We aren’t buying into some lame proposal from the Tea Party that cutting taxes is going to jump start and free-up the economy. We don’t buy into tickle-down, or supply-side economics, which were as much a political theory as an economic policy, championed in the Reagan era by David Stockman as a means of growing the nation’s debt sufficiently to create a dilemma in Washington – cut social programs or cut defense. This policy has been dusted off time and again by the GOP, and needs to be put down once and for all. It is the foundation for rhetoric spewed by the last administration, when Dick Cheney boasted, “Reagan proved that deficits don’t matter.”  And we don’t buy into the notion that any serious progress can be made to cutting the nation’s debt by cutting earmarks and discretionary spending.

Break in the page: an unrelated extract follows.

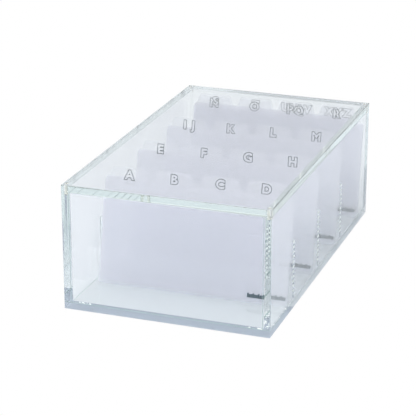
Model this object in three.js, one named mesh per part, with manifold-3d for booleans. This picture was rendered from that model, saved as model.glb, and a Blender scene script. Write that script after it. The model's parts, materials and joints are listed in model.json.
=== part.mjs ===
// Clear acrylic card box with a lift-off lid, three low partitions and twenty lettered index guides.
// Units are millimetres. +X is right, +Y is the back, +Z is up. The origin is the middle of the underside.

import * as THREE from 'three';
import { mergeVertices } from 'three/addons/utils/BufferGeometryUtils.js';
import Module from 'manifold-3d';

const wasm = await Module();
wasm.setup();

// Box
const BOX = { width: 115, depth: 195, height: 70 };
const PLATE = 4;
const INNER_WIDTH = BOX.width - 2 * PLATE;
const INNER_BACK = BOX.depth / 2 - PLATE;
const WALL_TOP = BOX.height - PLATE;
const WALL_HEIGHT = WALL_TOP - PLATE;

// Partitions that the guides lean on
const PARTITION = { thickness: 3, height: 34, firstFront: -55, pitch: 47, count: 3 };

// Dowels at the lid's corners, and the blind holes that they drop into
const PIN = { radius: 1.1, reach: 1.6, endInset: 3.3, segments: 24 };
const PIN_X = (BOX.width - PLATE) / 2;
const PIN_Y = BOX.depth / 2 - PIN.endInset;
const PIN_SEAT_RADIUS = PIN.radius + 0.1;
const BLIND_HOLE = { radius: 1.4, depth: 2.2 };

// Guides: a sheet with one tab, standing just above the floor and just off the right wall.
// A row's tabs sit a little to the right of its sheets' middle.
const GUIDE = { width: 104, bodyHeight: 55.35, tabHeight: 6.3, thickness: 0.3, lift: 0.15, centreX: 1.1 };
const TAB = { count: 4, pitch: 25.8, baseWidth: 22.6, topWidth: 20.6, cornerRadius: 2, cornerSteps: 5 };
const CARD_CORNER = { radius: 1.2, steps: 4 };
const ROW_FIT = { wallGap: 0.35, shoulderPitch: 0.55, footPitch: 1.6, rearLean: 10, tabShift: 0.7 };
const LAST_FIT = { wallGap: 1.6, shoulderPitch: 0.55, footPitch: 1.25, rearLean: 7.5, tabShift: 0 };

// Letters on the tabs, one row of guides for each partition and a double row at the back wall
const ROWS = [
  ['a', 'b', 'c', 'd'],
  ['e', 'f', 'g', 'h'],
  ['ij', 'k', 'l', 'm'],
];
const LAST_ROW = ['n', 'o', 'pq', 'r', 's', 't', 'uvw', 'xyz'];

const radians = THREE.MathUtils.degToRad;

function clearAcrylic() {
  return new THREE.MeshStandardMaterial({
    color: 0xe3edeb, roughness: 0.05, metalness: 0, transparent: true, opacity: 0.3,
  });
}

function frostedSheet() {
  return new THREE.MeshStandardMaterial({
    color: 0xd6dcea, roughness: 0.35, metalness: 0, transparent: true, opacity: 0.7,
  });
}

function namedMesh(name, geometry, material) {
  const mesh = new THREE.Mesh(geometry, material);
  mesh.name = name;
  return mesh;
}

// Manifold solid from a closed three.js geometry
function toSolid(geometry) {
  const bare = geometry.clone();
  bare.deleteAttribute('normal');
  bare.deleteAttribute('uv');
  const merged = mergeVertices(bare);
  return new wasm.Manifold(new wasm.Mesh({
    numProp: 3,
    vertProperties: new Float32Array(merged.attributes.position.array),
    triVerts: new Uint32Array(merged.index.array),
  }));
}

// three.js geometry from a manifold solid
function toGeometry(solid) {
  const mesh = solid.getMesh();
  const geometry = new THREE.BufferGeometry();
  geometry.setAttribute('position', new THREE.BufferAttribute(new Float32Array(mesh.vertProperties), 3));
  geometry.setIndex(new THREE.BufferAttribute(new Uint32Array(mesh.triVerts), 1));
  geometry.computeVertexNormals();
  return geometry;
}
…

A real solution is going to be a difficult and hard one. It is going to mean that U.S. citizens are going to feel some pain. They are going to have to reign in their credit purchases. They are going to have to reign in discretionary spending. Businesses are going to have to start paying higher taxes, and in some cases like Exxon (which has been able to avoid paying taxes in the U.S. on $9 billion in profits last year) they will have to start paying their taxes.

U.S. corporations are going to have to show their commitment to the country, and patriotism by hiring their fellow citizens to keep them employed and with a roof over their heads even if it means a negative impact to their earnings reports. While it is certainly a right in America to ‘shoot for the moon’ and to pursue ambitious lifestyles and incomes (legally), it is myopic to think that this right can be sustained and protected in an economic environment which unsustainably leveraged.

Again, there is no expectation here that these difficult decisions will be made and adopted short of being compelled by crisis. There is only the depressing expectation that the crisis is inevitable. The thread is unraveling. And against this backdrop, the equities markets look precariously balanced and more than fully valued. They have not looked-forward, and discounted appropriately against the building systemic risk.